**Your objective:** All material below is to be reproduced exactly.

** Begin **

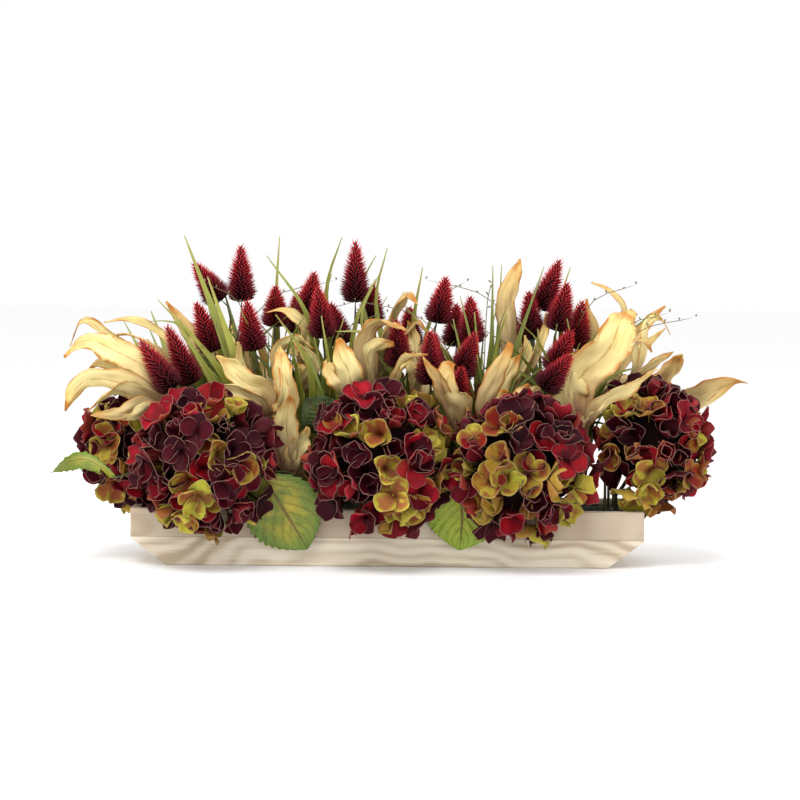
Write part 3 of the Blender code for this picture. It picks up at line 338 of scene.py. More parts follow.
# %% Grass
# root; for each blade its tries, its width and the points of its middle line past the root
GRASS = {name: (metres(root), [(row[0], row[1] / MILLIMETRES, line_points(row[2:])) for row in rows])
         for name, (root, *rows) in read_table("""
grass_1 -200.5 30
  54 8  -249.5 -5 200  -287.5 -15 246
  110 8  -247.5 -10 170  -317.5 -40 202
  49 9  -237.5 0 180  -303.5 -15 210
  8 6  -192.5 15 200  -227.5 10 250  -255.5 5 252
  20 6  -192.5 30 200  -202.5 30 250  -223.5 30 316
grass_2 -132.5 15
  30 10  -142.5 -12 160  -159.5 -26 230  -194.5 -26 336
  24 7  -137.5 30 190  -147.5 35 280  -153.5 35 340
  42 7  -149.5 -10 180  -169.5 -15 232  -199.5 -20 280
  147 7  -162.5 50 170  -202.5 85 230
grass_3 -84.5 12
  10 7  -82.5 10 190  -91.5 10 262  -137.5 10 327
  112 7  -105.5 40 190  -117.5 45 275  -117.5 45 330
  87 6  -99.5 10 200  -113.5 10 282
  0 7  -82.5 60 170  -107.5 95 235
grass_4 -57.5 20
  12 8  -67.5 15 200  -72.5 10 290  -57.5 10 346
  9 6  -60.5 -30 180  -73.5 -40 264
  0 6  -65.5 -35 160  -89.5 -55 236
  12 7  -49.5 50 190  -32.5 70 270
grass_5 24.5 20
  23 9  10.5 -10 195  -27.5 -20 258  -65.5 -20 268
  4 7  2.5 15 200  -14.5 15 280  -2.5 15 341
  20 7  -5.5 0 200  -25.5 -5 290  -7.5 -5 331
  20 8  28.5 10 235  43.5 10 302
  0 7  22.5 60 180  32.5 90 250
grass_6 102.5 -10
  35 6  102.5 0 210  98.5 0 260  92.5 0 306
  13 6  108.5 20 210  106.5 20 270  103.5 20 321
  48 6  110.5 -15 210  110.5 -15 312
  36 6  118.5 0 210  124.5 0 306
  134 6  124.5 40 200  142.5 60 286
  42 6  92.5 10 200  48.5 20 286
  12 6  90.5 -20 190  78.5 -30 270
grass_7 177.5 25
  0 7  190.5 20 200  188.5 15 280  198.5 10 322
  83 9  174.5 -20 170  172.5 -30 216  193.5 -30 267
  0 6  162.5 30 200  152.5 30 281
  0 7  192.5 50 170  227.5 85 235
grass_8 207.5 -15
  16 8  202.5 -35 195  232.5 -40 246  280.5 -40 262
  59 8  198.5 -55 165  232.5 -72 194  268.5 -75 190
  6 6  212.5 -25 180  238.5 -30 212
""").items()}
print(sum(len(blades) for root, blades in GRASS.values()), "blades of grass")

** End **

**Written answer:**
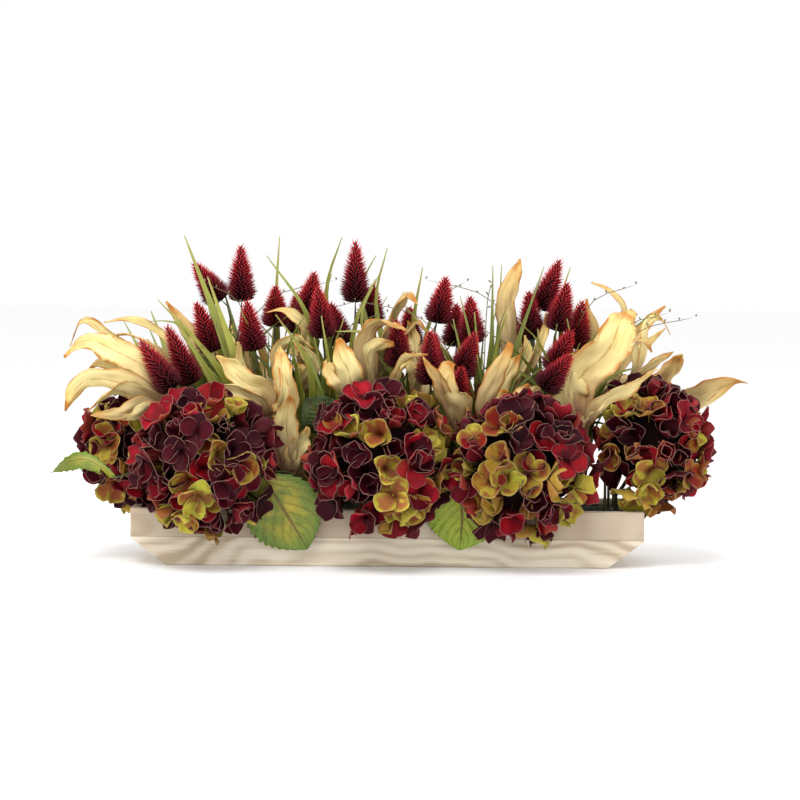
Write part 3 of the Blender code for this picture. It picks up at line 338 of scene.py. More parts follow.
# %% Grass
# root; for each blade its tries, its width and the points of its middle line past the root
GRASS = {name: (metres(root), [(row[0], row[1] / MILLIMETRES, line_points(row[2:])) for row in rows])
         for name, (root, *rows) in read_table("""
grass_1 -200.5 30
  54 8  -249.5 -5 200  -287.5 -15 246
  110 8  -247.5 -10 170  -317.5 -40 202
  49 9  -237.5 0 180  -303.5 -15 210
  8 6  -192.5 15 200  -227.5 10 250  -255.5 5 252
  20 6  -192.5 30 200  -202.5 30 250  -223.5 30 316
grass_2 -132.5 15
  30 10  -142.5 -12 160  -159.5 -26 230  -194.5 -26 336
  24 7  -137.5 30 190  -147.5 35 280  -153.5 35 340
  42 7  -149.5 -10 180  -169.5 -15 232  -199.5 -20 280
  147 7  -162.5 50 170  -202.5 85 230
grass_3 -84.5 12
  10 7  -82.5 10 190  -91.5 10 262  -137.5 10 327
  112 7  -105.5 40 190  -117.5 45 275  -117.5 45 330
  87 6  -99.5 10 200  -113.5 10 282
  0 7  -82.5 60 170  -107.5 95 235
grass_4 -57.5 20
  12 8  -67.5 15 200  -72.5 10 290  -57.5 10 346
  9 6  -60.5 -30 180  -73.5 -40 264
  0 6  -65.5 -35 160  -89.5 -55 236
  12 7  -49.5 50 190  -32.5 70 270
grass_5 24.5 20
  23 9  10.5 -10 195  -27.5 -20 258  -65.5 -20 268
  4 7  2.5 15 200  -14.5 15 280  -2.5 15 341
  20 7  -5.5 0 200  -25.5 -5 290  -7.5 -5 331
  20 8  28.5 10 235  43.5 10 302
  0 7  22.5 60 180  32.5 90 250
grass_6 102.5 -10
  35 6  102.5 0 210  98.5 0 260  92.5 0 306
  13 6  108.5 20 210  106.5 20 270  103.5 20 321
  48 6  110.5 -15 210  110.5 -15 312
  36 6  118.5 0 210  124.5 0 306
  134 6  124.5 40 200  142.5 60 286
  42 6  92.5 10 200  48.5 20 286
  12 6  90.5 -20 190  78.5 -30 270
grass_7 177.5 25
  0 7  190.5 20 200  188.5 15 280  198.5 10 322
  83 9  174.5 -20 170  172.5 -30 216  193.5 -30 267
  0 6  162.5 30 200  152.5 30 281
  0 7  192.5 50 170  227.5 85 235
grass_8 207.5 -15
  16 8  202.5 -35 195  232.5 -40 246  280.5 -40 262
  59 8  198.5 -55 165  232.5 -72 194  268.5 -75 190
  6 6  212.5 -25 180  238.5 -30 212
""").items()}
print(sum(len(blades) for root, blades in GRASS.values()), "blades of grass")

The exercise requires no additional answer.